## WRITTEN PROBLEM
Your task is to copy the lines between the line containing "console_button();" and the line containing "zip(*points))), Vector(map(max, zip(*points)))", counting both of those lines, and to emit nothing more.

──────── DATA EXCERPT

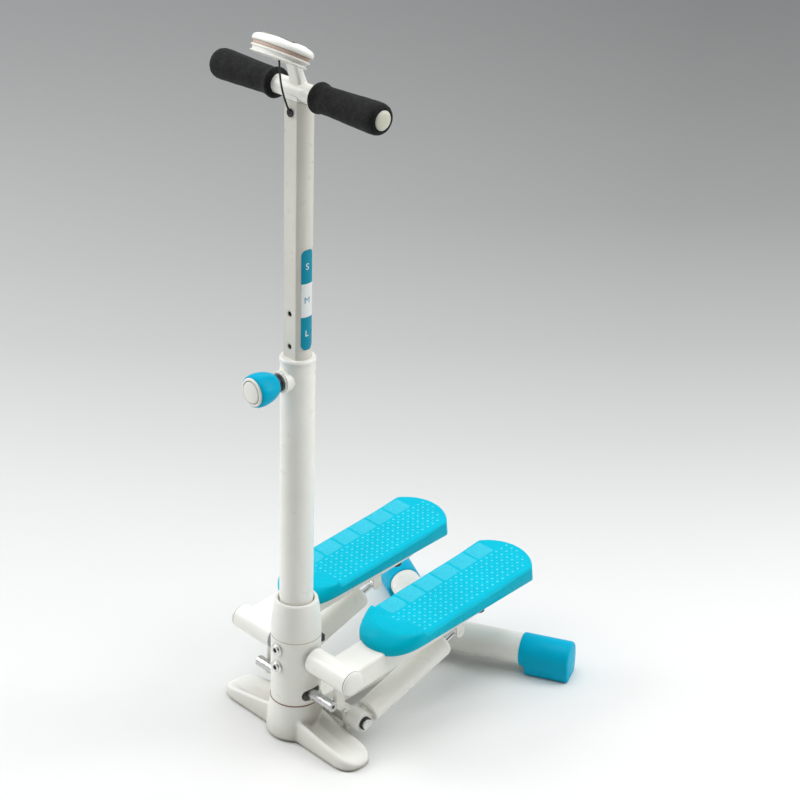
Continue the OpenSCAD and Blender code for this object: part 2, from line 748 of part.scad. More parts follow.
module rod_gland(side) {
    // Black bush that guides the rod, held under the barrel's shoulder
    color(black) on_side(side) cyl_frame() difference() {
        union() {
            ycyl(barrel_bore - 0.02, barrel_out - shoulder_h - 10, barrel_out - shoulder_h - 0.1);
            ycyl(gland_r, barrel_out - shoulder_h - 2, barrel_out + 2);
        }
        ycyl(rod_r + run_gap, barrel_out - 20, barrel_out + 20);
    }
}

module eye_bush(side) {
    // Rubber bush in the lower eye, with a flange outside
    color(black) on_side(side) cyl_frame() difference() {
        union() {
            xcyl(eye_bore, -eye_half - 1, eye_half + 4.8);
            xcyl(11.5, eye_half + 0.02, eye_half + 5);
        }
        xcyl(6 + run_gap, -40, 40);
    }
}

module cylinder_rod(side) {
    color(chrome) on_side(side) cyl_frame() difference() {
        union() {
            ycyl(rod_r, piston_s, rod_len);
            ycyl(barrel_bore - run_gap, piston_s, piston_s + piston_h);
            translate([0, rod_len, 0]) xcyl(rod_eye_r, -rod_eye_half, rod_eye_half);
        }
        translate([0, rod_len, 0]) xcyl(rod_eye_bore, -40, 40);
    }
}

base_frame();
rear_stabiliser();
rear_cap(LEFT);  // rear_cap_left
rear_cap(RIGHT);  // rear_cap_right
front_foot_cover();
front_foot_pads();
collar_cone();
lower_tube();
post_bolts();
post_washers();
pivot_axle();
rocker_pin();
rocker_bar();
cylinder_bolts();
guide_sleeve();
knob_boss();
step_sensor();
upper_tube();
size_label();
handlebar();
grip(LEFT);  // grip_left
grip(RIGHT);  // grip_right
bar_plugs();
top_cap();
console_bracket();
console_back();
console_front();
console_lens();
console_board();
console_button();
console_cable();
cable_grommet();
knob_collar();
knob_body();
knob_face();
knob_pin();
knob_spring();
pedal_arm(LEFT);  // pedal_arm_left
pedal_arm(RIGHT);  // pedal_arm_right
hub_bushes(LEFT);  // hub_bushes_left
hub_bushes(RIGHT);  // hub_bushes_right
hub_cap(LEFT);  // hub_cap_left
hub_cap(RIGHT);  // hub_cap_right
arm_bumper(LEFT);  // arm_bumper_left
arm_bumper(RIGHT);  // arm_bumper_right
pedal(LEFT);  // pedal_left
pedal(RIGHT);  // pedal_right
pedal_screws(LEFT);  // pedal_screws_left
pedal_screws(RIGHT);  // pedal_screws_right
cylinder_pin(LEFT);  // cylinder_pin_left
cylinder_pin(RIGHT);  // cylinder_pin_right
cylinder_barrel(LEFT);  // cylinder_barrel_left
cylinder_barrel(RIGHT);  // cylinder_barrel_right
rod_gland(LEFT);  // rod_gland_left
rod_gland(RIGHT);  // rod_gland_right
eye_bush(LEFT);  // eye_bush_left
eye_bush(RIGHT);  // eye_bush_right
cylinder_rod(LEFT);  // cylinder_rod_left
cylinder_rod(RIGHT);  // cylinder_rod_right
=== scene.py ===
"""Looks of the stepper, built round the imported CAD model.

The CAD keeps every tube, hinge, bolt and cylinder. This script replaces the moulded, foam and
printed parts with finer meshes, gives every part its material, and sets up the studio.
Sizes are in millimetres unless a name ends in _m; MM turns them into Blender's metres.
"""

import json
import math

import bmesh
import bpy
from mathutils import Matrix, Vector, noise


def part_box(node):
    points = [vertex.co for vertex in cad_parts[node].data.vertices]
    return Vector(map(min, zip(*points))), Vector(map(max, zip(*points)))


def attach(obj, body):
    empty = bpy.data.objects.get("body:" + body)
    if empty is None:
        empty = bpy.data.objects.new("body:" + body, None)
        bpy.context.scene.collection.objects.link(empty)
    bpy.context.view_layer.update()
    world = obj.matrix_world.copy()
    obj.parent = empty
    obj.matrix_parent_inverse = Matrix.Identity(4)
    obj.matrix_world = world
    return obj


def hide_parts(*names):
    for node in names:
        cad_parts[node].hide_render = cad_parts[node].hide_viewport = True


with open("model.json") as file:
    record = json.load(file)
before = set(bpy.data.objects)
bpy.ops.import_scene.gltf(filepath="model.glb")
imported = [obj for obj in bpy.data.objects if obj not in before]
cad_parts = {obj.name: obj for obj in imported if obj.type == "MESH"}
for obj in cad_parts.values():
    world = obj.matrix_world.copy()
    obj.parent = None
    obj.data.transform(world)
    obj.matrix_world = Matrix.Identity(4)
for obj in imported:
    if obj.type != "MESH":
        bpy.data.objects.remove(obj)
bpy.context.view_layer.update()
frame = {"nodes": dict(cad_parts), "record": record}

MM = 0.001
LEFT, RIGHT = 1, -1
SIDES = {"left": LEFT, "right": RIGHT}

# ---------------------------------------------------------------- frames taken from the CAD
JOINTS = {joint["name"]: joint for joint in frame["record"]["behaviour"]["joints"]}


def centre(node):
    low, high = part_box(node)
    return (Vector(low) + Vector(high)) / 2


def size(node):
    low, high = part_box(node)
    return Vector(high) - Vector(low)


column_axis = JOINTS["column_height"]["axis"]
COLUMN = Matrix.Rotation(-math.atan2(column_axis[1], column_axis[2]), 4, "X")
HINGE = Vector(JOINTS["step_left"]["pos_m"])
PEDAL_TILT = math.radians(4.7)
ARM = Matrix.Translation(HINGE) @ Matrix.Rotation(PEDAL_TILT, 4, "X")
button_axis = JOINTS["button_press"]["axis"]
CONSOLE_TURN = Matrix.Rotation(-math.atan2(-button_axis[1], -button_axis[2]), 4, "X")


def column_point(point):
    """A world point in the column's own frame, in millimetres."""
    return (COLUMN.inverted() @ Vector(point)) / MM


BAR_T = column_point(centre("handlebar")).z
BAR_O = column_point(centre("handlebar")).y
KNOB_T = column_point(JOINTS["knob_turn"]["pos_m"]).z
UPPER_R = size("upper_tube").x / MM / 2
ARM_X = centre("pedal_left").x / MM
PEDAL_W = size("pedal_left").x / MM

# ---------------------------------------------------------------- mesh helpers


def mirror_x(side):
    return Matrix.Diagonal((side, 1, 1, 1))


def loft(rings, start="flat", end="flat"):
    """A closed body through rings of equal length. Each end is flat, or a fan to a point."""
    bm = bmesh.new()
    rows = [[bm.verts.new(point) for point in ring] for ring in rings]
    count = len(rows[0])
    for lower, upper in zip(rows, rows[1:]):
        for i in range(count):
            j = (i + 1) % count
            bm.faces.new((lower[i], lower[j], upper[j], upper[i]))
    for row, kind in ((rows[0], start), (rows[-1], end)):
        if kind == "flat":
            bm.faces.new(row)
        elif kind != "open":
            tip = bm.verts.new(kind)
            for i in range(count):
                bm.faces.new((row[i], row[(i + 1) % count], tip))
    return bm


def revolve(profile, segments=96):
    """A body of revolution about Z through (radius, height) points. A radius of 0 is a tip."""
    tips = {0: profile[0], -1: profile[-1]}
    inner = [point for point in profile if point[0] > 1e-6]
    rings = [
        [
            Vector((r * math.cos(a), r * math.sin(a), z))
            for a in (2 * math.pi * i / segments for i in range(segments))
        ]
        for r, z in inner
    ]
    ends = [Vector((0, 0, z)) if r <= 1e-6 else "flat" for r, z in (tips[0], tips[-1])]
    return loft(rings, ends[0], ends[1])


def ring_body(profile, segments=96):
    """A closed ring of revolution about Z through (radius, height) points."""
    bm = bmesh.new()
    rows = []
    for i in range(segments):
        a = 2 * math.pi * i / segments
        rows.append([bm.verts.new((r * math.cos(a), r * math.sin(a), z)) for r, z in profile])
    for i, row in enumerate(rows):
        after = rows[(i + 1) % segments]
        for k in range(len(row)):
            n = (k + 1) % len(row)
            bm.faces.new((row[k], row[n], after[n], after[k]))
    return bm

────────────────

## TASK ANSWER
console_button();
console_cable();
cable_grommet();
knob_collar();
knob_body();
knob_face();
knob_pin();
knob_spring();
pedal_arm(LEFT);  // pedal_arm_left
pedal_arm(RIGHT);  // pedal_arm_right
hub_bushes(LEFT);  // hub_bushes_left
hub_bushes(RIGHT);  // hub_bushes_right
hub_cap(LEFT);  // hub_cap_left
hub_cap(RIGHT);  // hub_cap_right
arm_bumper(LEFT);  // arm_bumper_left
arm_bumper(RIGHT);  // arm_bumper_right
pedal(LEFT);  // pedal_left
pedal(RIGHT);  // pedal_right
pedal_screws(LEFT);  // pedal_screws_left
pedal_screws(RIGHT);  // pedal_screws_right
cylinder_pin(LEFT);  // cylinder_pin_left
cylinder_pin(RIGHT);  // cylinder_pin_right
cylinder_barrel(LEFT);  // cylinder_barrel_left
cylinder_barrel(RIGHT);  // cylinder_barrel_right
rod_gland(LEFT);  // rod_gland_left
rod_gland(RIGHT);  // rod_gland_right
eye_bush(LEFT);  // eye_bush_left
eye_bush(RIGHT);  // eye_bush_right
cylinder_rod(LEFT);  // cylinder_rod_left
cylinder_rod(RIGHT);  // cylinder_rod_right
=== scene.py ===
"""Looks of the stepper, built round the imported CAD model.

The CAD keeps every tube, hinge, bolt and cylinder. This script replaces the moulded, foam and
printed parts with finer meshes, gives every part its material, and sets up the studio.
Sizes are in millimetres unless a name ends in _m; MM turns them into Blender's metres.
"""

import json
import math

import bmesh
import bpy
from mathutils import Matrix, Vector, noise


def part_box(node):
    points = [vertex.co for vertex in cad_parts[node].data.vertices]
    return Vector(map(min, zip(*points))), Vector(map(max, zip(*points)))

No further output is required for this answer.